Dursch-Smith said she and Valera have “put a lot of work and commitment” into their relationship, traveling back and forth to see each other over the past two years. As a student at UO with a location-dependent job, she said she does not have the same flexibility as he does with work and online classes to travel for more than one to one and a half weeks.
“It hasn’t been easy but it’s always been worth it,” she said, “and so to have this like, really devastating experience where we we’re not sure when we’ll see each other again, you know, and and how do we plan our futures accordingly, it’s just, like really intense stuff to deal with.”
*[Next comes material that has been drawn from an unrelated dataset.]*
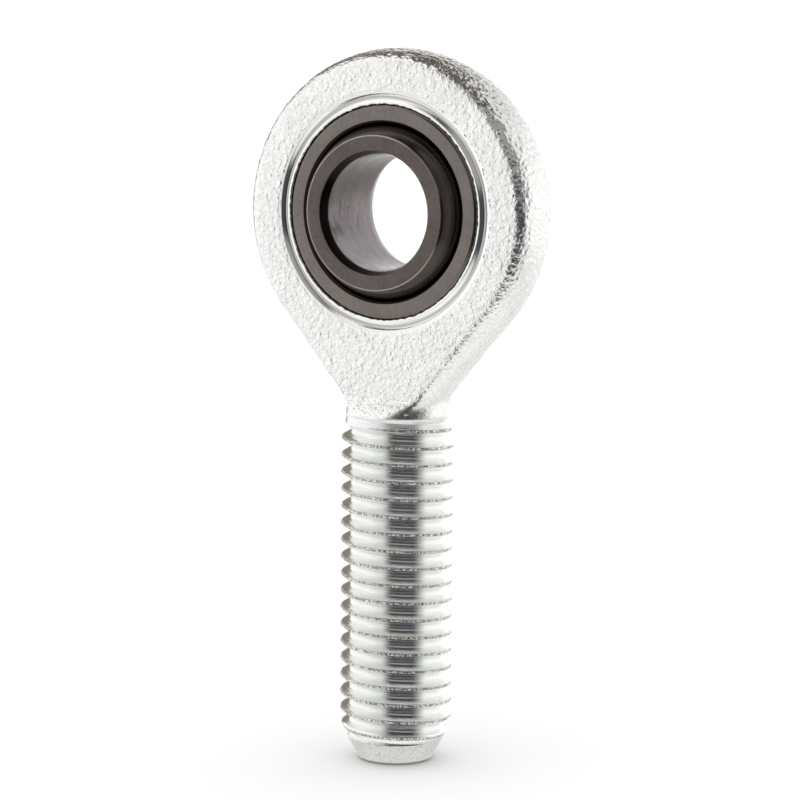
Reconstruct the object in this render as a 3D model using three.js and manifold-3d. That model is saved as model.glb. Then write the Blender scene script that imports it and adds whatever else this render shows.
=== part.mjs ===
// Size-10 male rod end: a zinc-plated forged eye with an M10 left-hand shank, and the
// two-piece spherical plain bearing that is staked into the eye.
//
// Frame, in millimetres: the origin is the centre of the shank's end face; the shank's axis is
// Z, with the eye at the top; the bore axis is parallel to Y, with the front face towards -Y,
// and crosses the Z axis at the ball's centre, BALL_CENTRE_Z above the origin. The pieces are
// drawn round the ball's centre, and one group lifts them into place.
//
// Three separate pieces, one mesh each:
//   housing     eye, neck and threaded shank, one forging
//   outer_ring  steel ring with the concave race, held in the eye by a staked lip on each face
//   inner_ring  the ball with the pin bore, free to turn and tilt in the outer ring

import * as THREE from "three";
import { mergeVertices } from "three/addons/utils/BufferGeometryUtils.js";
import Module from "manifold-3d";

// ---------------------------------------------------------------- driving dimensions (mm)

// Eye of the housing
const EYE_R = 14.0; // outer radius of the eye at mid thickness
const EYE_HALF_T = 2.93; // half the thickness between the two flat faces
const EYE_CROWN = 1.4; // how far the convex rim stands out past the edge of the flat face
const TAPER_DEG = 42.5; // angle of the straight flanks of the eye from the shank axis
const FLANK_END_Z = -15.2; // where the straight flank turns into the neck fillet
const NECK_Z = -16.6; // where the fillet ends in the round neck

// Round neck (collar) above the thread
const NECK_R = 4.4;
const COLLAR_R = 4.53; // lower edge of the collar
const COLLAR_Z = -18.3;

// Seat of the outer ring and the staking on each face
const SEAT_R = 9.515;
const LIP_IN_R = 9.22; // inner edge of the lip, over the ring's chamfer
const LIP_LAND_R = 9.55; // outer edge of the lip's flat top
const GROOVE_R = 9.79; // radius of the groove's bottom
const GROOVE_OUT_R = 10.14; // where the groove meets the eye's face
const GROOVE_DEPTH = 0.3;

// Outer ring
const OUTER_R = 9.5; // D = 19
const OUTER_HALF_W = 3.0; // C = 6
const OUTER_CHAMFER = 0.5;
const RACE_R = 8.05; // concave race, 0.05 larger than the ball: the running clearance
const RACE_EDGE_R = 7.81; // radius where the race chamfer meets the ring's face

// Inner ring
const BALL_R = 8.0; // dk = 16
const INNER_HALF_W = 4.5; // B = 9
const BORE_R = 5.0; // d = 10
const BORE_LEAD_R = 5.29; // bore lead-in at the face
const BORE_LEAD_L = 0.94; // axial length of the lead-in

// Thread M10 x 1.5, left hand
const PITCH = 1.5;
const CREST_R = 4.91;
const ROOT_R = 4.07;
const CREST_FLAT = 0.22;
const ROOT_FLAT = 0.31;
const CREST_Z_AT = -19.665; // height of one crest at CREST_AZIMUTH
const CREST_AZIMUTH = (-149.1 * Math.PI) / 180;
const THREAD_TOP_Z = -18.3;
const TIP_Z = -48.2; // end face of the shank, below the ball's centre
const BALL_CENTRE_Z = -TIP_Z;
const TIP_R = 3.0; // flat of the end face
const TIP_EDGE = 0.25; // rounding between the end face and the end cone

// Facets
const RING_SEGMENTS = 64;
const BALL_STEPS = 8;
const RACE_STEPS = 6;
const TURN_SEGMENTS = 22;

// ---------------------------------------------------------------- solids

const wasm = await Module();
wasm.setup();

// A closed three.js geometry as a manifold-3d solid, for joining and cutting only.
function solid(geometry) {
  const flat = geometry.index ? geometry.toNonIndexed() : geometry.clone();
  flat.deleteAttribute("normal");
  flat.deleteAttribute("uv");
  const merged = mergeVertices(flat, 1e-5);
  const made = new wasm.Manifold(
    new wasm.Mesh({
      numProp: 3,
      vertProperties: new Float32Array(merged.attributes.position.array),
      triVerts: new Uint32Array(merged.index.array),
    }),
  );
  if (made.volume() <= 0) throw new Error("a solid faces inwards");
  return made;
}

// A manifold-3d solid back as a three.js geometry with its own normals.
function geometryOf(made) {
  const mesh = made.getMesh();
  const n = mesh.numProp;
  const points = new Float32Array(mesh.numVert * 3);
  for (let i = 0; i < mesh.numVert; i++)
    points.set(mesh.vertProperties.subarray(i * n, i * n + 3), i * 3);
  const geometry = new THREE.BufferGeometry()
    .setAttribute("position", new THREE.BufferAttribute(points, 3))
    .setIndex(new THREE.BufferAttribute(mesh.triVerts, 1));
  geometry.computeVertexNormals();
  return geometry;
}

// A ring of revolution about Y from a closed profile of [radius, y] points. The points run
// anticlockwise with the radius to the right and y up.
function ringAboutY(points, segments = RING_SEGMENTS) {
  const closed = [...points, points[0]].map(([r, y]) => new THREE.Vector2(r, y));
  return new THREE.LatheGeometry(closed, segments);
}

// A body of revolution about Y from an open profile of [radius, y] points that starts and
// ends on the axis, running upwards.
function bodyAboutY(points, segments = RING_SEGMENTS) {
  return new THREE.LatheGeometry(
    points.map(([r, y]) => new THREE.Vector2(r, y)),
    segments,
  );
}

// A body of revolution about Z from an open profile of [radius, z] points that starts and
// ends on the axis, running upwards.
function bodyAboutZ(points, segments) {
  return bodyAboutY(points, segments).rotateX(Math.PI / 2);
}

// Points of a circular arc, both ends included.
function arc(cx, cy, r, from, to, steps) {
  return Array.from({ length: steps + 1 }, (_, i) => {
    const a = from + ((to - from) * i) / steps;
    return [cx + r * Math.cos(a), cy + r * Math.sin(a)];
  });
}

// ---------------------------------------------------------------- inner ring

const faceR = Math.sqrt(BALL_R ** 2 - INNER_HALF_W ** 2);
const ballEnd = Math.atan2(INNER_HALF_W, faceR);
const innerProfile = [
  [BORE_R, -INNER_HALF_W + BORE_LEAD_L],
  [BORE_R + 0.1, -INNER_HALF_W + BORE_LEAD_L * 0.45],
  [BORE_LEAD_R, -INNER_HALF_W],
  ...arc(0, 0, BALL_R, -ballEnd, ballEnd, BALL_STEPS),
  [BORE_LEAD_R, INNER_HALF_W],
  [BORE_R + 0.1, INNER_HALF_W - BORE_LEAD_L * 0.45],
  [BORE_R, INNER_HALF_W - BORE_LEAD_L],
];

// ---------------------------------------------------------------- outer ring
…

Because DHS staff determined that Valera was working illegally, Dursch-Smith said, it is now written on his file that he broke immigration policy by performing illegal activity in the U.S. Therefore, she said, “it’s very unlikely that someone will lift that five-year ban.”
Valera and Dursch-Smith have been contacting state representatives about their situation and are currently exploring other options for visas, such as a work, fiance or artist visa, she said.
They also created a GoFundMe page, which gained social media traction, to raise money for fees, such as attorney costs and Valera’s round trip ticket that was not reimbursed. It would also go toward applying for an I-212, which is an application requesting permission to re-enter the U.S. after “deportation or removal,” according to U.S. Citizenship and Immigration Services.
Dursch-Smith said the application, which costs $930, is non-refundable regardless of whether it is approved. “So that waiver has to be turned in and then they can decide based on that waiver, whether or not your reasons are legitimate,” she said.
“We definitely didn’t expect to have these kind of expenses for me to be able to come back,” Valera said.
Dursch-Smith’s goal is to “get him here as soon as possible, but also the safest way,” she said. “So whatever way is going to make it so that he doesn’t have to go through that again.”
Dursch-Smith said anyone who wants to learn more can contact her on Facebook.
Correction on on Friday, Feb. 28: A previous version of this article misspelled Colombia.